Doreen Timmers: After high school, I started studying art history at the university. Toward the end of my studies, I visited lots of international, mostly western, cities and exhibitions with some fellow students and friends. I had this somewhat arrogant feeling (common for students in this stage of life) that I knew it all. But then my favorite teacher told me about art jewelry. Neither of us can recall the context or the why or what, but his story fascinated me and I went to see my first contemporary jewelry show soon after that—and fell in love. For me, contemporary art jewelry was everything to be sought in contemporary art: concept, form, materials, perspective, emotions, and imagination. And one more major thing: As a viewer, and a possible wearer, you literally have to engage with the piece of art—no safe arms-length distance, but skin-to-skin contact with pieces designed to be held, caressed, and worn. Art in the mind and soul and onto the body.
What prompted you to open Galerie Door, which you did in November of 2017?
Doreen Timmers: In 2001, I started working in a contemporary jewelry gallery, but I also worked as a museum consultant, and did public relations and marketing for public art and cultural events. I wanted to combine this knowledge and these skills in a gallery where the public can see jewelry and fine arts together, often combined by the storytelling they share and in which they, at times, overlap. My goal is to reach and inspire as many people as I can with the beauty art creates. And to sell some pieces at times, of course, so that both I and my artists can sustain our livelihood and continue to exercise our passion.
In the six months since opening, what are some milestones and highlights of this endeavor?

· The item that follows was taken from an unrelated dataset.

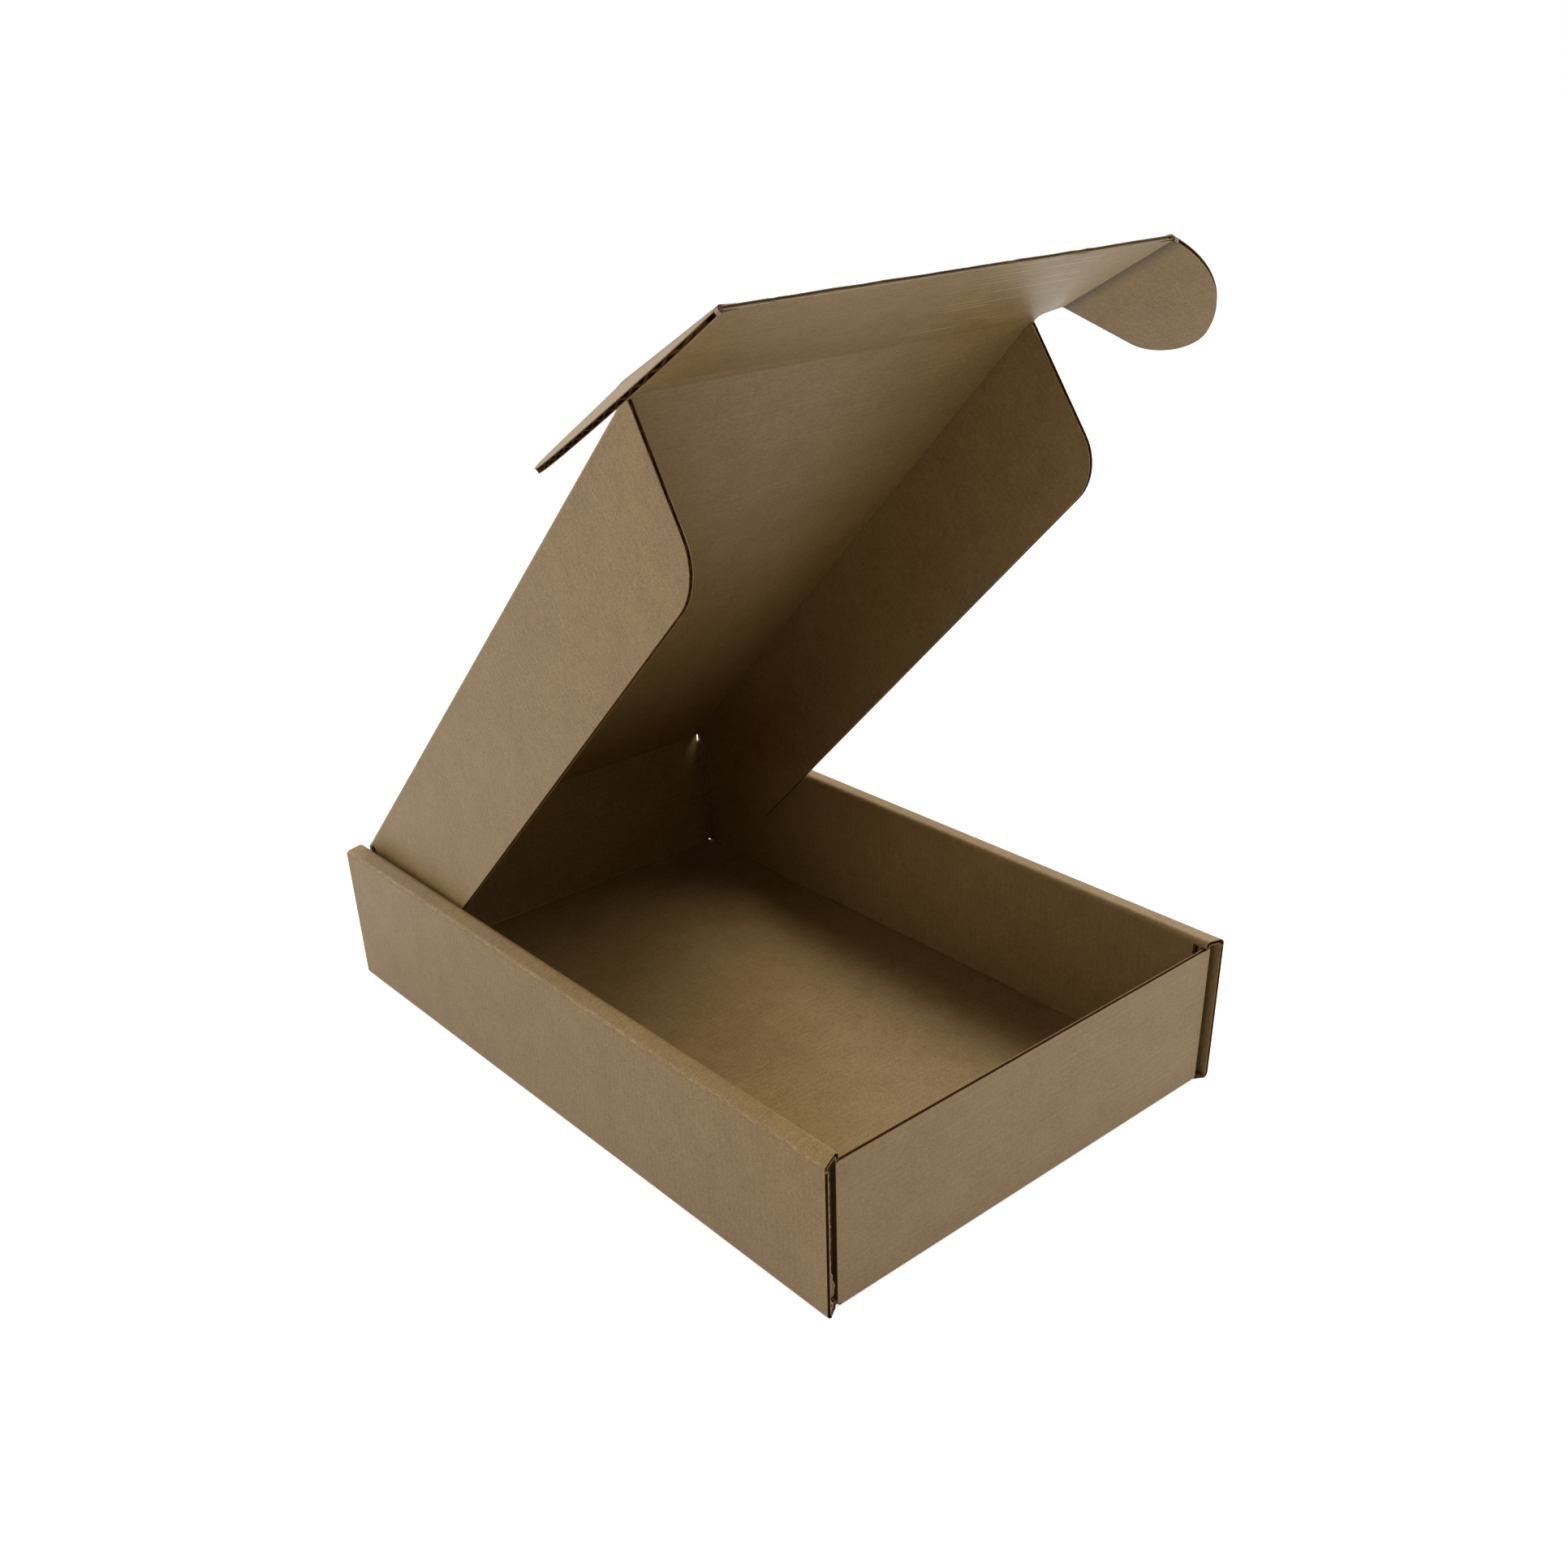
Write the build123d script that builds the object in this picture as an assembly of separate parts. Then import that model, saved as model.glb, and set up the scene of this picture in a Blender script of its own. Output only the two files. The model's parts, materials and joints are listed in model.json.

Doreen Timmers: The first opening at my gallery, in September 2017, drew a good crowd of people who were amazed to see art in Mariaheide that was so astray from the traditional, often figurative, forms of art one is used to. The region in which Mariaheide is located is economically booming, but culturally it’s making its first steps to finding new forms of art and artistic utterances. It was great for me to see an audience of art connoisseurs mixed with people to whom art is at times a novelty that evokes curiosity. My artists are furthermore very international, which has made the exhibitions so far a nice hodgepodge of people, stories, and interests—something I truly enjoy!
Your gallery webpage on AJF lists three thematic groupings describing works represented at Galerie Door: works inspired by nature or “the sublime,” works that play with conceptions of material value, and lastly “naïve” or folkloric works. Were these groupings intentionally sought out for representation, or was this something that developed organically?
Doreen Timmers: These themes developed organically. Themes, like titles, function as guidelines and help us to discover intentions, imagination, meaning, and life. I like to show beautiful works of art and masterpieces. The themes I devise help my visitors to organize what they see but should not be taken too strictly.
In viewing the gallery’s website, I noticed that all of the artists listed appear to be women. Is this coincidental or intentional?
Doreen Timmers: All great artists are women … haha! No, seriously, I’m afraid it was all a great coincidence and no more than that. This might actually prompt me to look for more male artists in the future.
What’s your curatorial process as it applies to both exhibitions and selecting artists you wish to work with or represent?
Doreen Timmers: I’m trained in analyzing images and I trust in my knowledge, eyes, and heart. When I’m selecting artists for an exhibition, most of the time I can picture what the show would look like. I continuously search for works of art that reinforce each other. The pieces need to be new, strong, powerful, avant-garde, unique, and made by a professional.
What is it that, in your opinion, makes a piece of art jewelry compelling?
Doreen Timmers: Its originality in appearance, combined with its natural ability to tell stories of what used to be, of what is, or what may or will be. Good art tantalizes both the senses and the mind, sometimes at the same time, sometimes one after the other.
What are you reading lately?
Doreen Timmers: I’m currently reading the novel Herman Brusselmans published this year, Feest bij de familie Van de Velde (which would probably translate as A Feast with the Van de Velde Family). The world Brusselmans describes in this book is recognizable on the one hand, yet alienating on the other. He creates a world in which the normal is absurd and the absurd is normal. He questions the banality of daily life. It’s a bit surrealistic and makes me laugh and think.